[WHAT THE TASK ASKS]:
Check each line of the listing for the word "update" and give only the number of lines that have it.

[ITEMS]:
>> Start
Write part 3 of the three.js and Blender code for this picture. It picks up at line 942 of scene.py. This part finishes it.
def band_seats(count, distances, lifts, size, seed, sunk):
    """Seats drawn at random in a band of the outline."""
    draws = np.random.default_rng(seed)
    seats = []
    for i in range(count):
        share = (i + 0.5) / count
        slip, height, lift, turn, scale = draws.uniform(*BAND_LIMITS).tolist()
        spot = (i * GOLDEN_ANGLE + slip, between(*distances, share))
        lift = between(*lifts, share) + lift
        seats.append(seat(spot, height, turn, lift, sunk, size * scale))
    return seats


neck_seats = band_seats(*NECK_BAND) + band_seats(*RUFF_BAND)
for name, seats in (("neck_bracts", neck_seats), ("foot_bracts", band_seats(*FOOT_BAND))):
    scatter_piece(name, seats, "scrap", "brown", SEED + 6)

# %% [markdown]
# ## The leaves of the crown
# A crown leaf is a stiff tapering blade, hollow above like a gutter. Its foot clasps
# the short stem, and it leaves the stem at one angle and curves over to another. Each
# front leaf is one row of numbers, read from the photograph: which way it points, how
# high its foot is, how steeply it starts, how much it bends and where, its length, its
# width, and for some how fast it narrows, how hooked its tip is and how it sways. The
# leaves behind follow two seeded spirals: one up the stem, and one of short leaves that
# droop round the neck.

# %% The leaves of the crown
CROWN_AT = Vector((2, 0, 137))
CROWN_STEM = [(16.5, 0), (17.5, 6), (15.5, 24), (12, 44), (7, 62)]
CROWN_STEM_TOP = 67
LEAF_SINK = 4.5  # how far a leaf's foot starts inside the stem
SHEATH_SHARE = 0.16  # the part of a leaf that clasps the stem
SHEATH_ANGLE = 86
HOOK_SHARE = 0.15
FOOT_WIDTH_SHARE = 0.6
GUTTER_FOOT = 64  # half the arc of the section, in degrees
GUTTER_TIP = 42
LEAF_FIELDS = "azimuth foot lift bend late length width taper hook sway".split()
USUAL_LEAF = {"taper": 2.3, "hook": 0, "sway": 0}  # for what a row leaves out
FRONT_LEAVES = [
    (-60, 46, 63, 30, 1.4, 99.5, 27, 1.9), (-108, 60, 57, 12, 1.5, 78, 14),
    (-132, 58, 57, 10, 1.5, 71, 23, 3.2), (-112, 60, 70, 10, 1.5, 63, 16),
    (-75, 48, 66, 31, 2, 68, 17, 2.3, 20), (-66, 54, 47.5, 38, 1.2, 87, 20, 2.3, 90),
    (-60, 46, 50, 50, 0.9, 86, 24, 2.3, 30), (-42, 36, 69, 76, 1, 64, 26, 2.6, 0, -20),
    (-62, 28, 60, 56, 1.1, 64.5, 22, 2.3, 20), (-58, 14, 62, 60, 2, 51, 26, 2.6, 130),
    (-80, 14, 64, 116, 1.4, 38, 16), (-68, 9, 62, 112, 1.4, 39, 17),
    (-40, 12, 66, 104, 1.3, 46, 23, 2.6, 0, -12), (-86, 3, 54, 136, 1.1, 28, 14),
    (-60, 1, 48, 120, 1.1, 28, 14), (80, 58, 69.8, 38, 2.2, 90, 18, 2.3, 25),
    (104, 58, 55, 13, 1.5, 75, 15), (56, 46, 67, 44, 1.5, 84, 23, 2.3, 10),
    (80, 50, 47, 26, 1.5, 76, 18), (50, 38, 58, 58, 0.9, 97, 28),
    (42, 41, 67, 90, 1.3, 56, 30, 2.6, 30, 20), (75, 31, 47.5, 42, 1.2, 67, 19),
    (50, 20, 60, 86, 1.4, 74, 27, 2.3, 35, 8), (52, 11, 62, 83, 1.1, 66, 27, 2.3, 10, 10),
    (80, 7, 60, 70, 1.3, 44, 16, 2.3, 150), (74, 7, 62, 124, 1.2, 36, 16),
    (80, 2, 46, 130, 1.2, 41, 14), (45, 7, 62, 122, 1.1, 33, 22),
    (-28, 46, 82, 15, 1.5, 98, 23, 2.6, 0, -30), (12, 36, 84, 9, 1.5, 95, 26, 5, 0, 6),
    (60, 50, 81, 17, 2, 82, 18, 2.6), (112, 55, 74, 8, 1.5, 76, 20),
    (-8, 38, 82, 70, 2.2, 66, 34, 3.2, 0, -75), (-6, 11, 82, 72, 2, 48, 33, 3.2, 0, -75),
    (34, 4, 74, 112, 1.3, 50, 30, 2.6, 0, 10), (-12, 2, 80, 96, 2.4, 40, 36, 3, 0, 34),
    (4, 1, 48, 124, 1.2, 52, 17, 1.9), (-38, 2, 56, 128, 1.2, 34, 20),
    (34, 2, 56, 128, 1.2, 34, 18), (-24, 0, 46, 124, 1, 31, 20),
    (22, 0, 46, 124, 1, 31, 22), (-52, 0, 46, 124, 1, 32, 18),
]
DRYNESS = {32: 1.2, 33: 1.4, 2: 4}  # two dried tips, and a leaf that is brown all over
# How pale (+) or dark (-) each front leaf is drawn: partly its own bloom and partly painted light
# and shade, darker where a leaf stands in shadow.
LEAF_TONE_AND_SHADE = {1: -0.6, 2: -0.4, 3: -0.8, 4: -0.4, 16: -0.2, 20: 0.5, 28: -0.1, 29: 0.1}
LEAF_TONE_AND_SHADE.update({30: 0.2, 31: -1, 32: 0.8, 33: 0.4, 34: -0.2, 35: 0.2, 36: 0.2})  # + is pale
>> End
>> Start
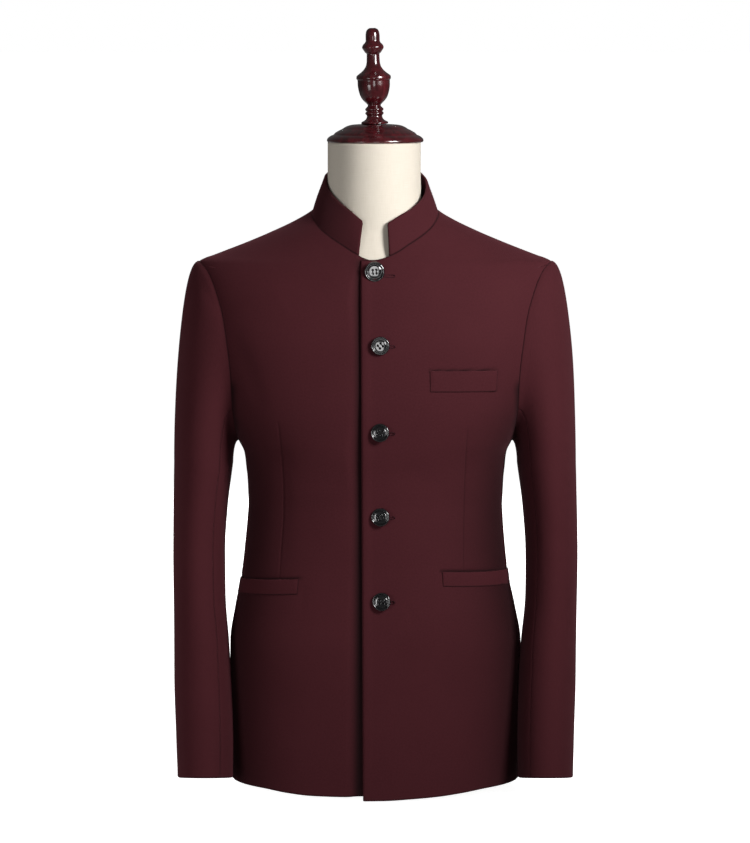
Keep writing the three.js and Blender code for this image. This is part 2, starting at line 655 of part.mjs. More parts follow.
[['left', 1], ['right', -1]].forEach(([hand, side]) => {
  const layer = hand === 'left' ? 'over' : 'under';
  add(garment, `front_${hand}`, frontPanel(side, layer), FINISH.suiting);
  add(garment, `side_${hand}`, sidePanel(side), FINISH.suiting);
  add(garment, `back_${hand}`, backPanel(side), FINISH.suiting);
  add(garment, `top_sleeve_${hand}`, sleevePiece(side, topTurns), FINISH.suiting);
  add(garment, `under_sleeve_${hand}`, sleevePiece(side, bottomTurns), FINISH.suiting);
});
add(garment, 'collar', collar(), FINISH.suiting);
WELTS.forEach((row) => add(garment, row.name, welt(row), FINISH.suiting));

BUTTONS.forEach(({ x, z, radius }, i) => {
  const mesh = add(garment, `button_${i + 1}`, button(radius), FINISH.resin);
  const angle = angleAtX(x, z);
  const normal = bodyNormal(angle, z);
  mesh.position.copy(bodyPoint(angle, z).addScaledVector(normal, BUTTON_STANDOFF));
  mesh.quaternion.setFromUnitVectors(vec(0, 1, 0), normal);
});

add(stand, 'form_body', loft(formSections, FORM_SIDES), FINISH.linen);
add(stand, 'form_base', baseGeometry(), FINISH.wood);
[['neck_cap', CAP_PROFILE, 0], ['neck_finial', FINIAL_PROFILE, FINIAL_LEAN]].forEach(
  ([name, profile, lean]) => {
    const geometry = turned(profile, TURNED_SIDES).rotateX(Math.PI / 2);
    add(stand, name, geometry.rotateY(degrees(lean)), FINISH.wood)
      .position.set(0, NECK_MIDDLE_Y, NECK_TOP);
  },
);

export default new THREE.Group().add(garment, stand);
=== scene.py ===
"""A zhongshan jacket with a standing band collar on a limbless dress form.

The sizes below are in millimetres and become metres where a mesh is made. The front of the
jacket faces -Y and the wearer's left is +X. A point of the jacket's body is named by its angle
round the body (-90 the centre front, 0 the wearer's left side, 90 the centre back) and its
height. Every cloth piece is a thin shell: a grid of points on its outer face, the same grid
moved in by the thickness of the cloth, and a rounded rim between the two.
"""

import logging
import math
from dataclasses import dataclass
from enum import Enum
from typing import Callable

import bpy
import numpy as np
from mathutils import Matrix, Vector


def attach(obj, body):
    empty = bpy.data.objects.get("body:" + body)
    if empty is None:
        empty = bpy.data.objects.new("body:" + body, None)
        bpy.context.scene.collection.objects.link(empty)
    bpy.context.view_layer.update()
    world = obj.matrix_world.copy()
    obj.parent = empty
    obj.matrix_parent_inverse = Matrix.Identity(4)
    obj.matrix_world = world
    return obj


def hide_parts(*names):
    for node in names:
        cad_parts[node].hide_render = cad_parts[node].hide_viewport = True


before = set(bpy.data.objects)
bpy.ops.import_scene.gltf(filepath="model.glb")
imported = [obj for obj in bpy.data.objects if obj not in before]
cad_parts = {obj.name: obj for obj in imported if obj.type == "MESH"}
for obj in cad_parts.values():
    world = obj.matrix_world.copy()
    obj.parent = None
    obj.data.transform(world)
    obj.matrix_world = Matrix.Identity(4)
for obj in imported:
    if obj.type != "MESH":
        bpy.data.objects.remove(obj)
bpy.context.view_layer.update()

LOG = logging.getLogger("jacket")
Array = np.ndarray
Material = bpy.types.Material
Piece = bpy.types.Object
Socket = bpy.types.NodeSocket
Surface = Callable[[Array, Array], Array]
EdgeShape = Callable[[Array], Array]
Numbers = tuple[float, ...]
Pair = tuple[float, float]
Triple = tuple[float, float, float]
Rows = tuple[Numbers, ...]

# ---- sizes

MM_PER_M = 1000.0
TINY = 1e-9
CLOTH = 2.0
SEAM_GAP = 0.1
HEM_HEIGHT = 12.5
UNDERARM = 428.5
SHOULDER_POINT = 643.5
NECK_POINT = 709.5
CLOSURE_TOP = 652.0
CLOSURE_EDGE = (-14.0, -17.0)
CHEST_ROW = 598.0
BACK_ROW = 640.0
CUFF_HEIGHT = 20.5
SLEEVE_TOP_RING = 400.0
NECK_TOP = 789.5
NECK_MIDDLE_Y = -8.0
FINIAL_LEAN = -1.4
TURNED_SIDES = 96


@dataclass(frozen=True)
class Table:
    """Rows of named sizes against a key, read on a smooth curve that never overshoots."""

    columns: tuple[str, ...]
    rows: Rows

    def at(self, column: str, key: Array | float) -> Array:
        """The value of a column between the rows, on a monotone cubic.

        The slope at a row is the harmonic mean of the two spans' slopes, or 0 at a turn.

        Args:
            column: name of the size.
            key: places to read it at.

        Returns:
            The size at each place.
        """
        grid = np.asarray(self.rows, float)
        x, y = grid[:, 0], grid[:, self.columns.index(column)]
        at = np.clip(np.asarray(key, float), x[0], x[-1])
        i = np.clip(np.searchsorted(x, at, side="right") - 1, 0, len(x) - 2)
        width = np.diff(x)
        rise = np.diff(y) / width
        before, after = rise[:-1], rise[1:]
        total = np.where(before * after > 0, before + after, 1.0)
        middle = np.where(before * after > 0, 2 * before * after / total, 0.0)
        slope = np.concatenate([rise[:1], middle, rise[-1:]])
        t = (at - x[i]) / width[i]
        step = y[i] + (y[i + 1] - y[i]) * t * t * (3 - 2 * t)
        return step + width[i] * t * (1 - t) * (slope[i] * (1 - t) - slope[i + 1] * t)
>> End
>> Start
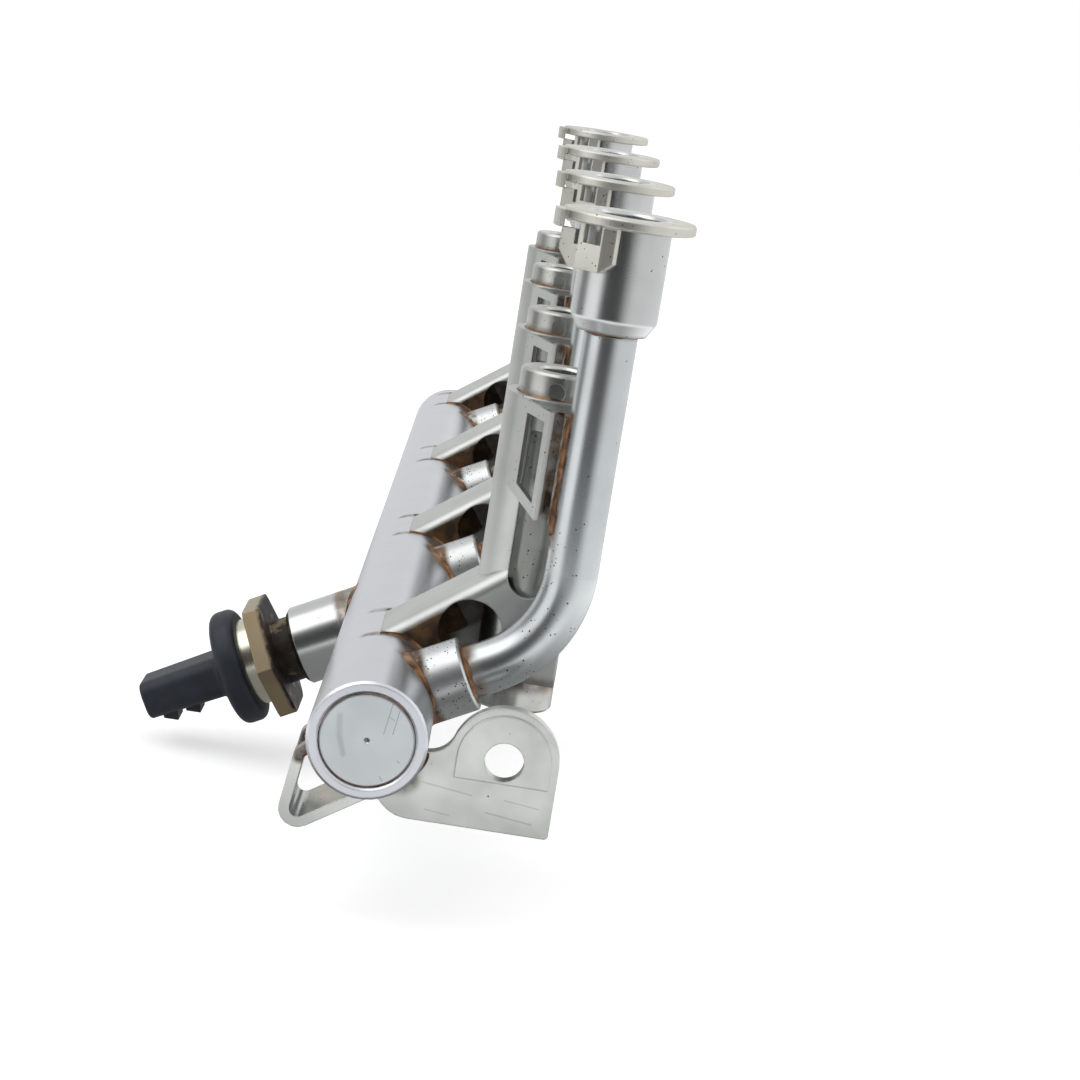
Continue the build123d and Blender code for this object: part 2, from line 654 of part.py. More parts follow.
>> End
[TASK ANSWER]:
3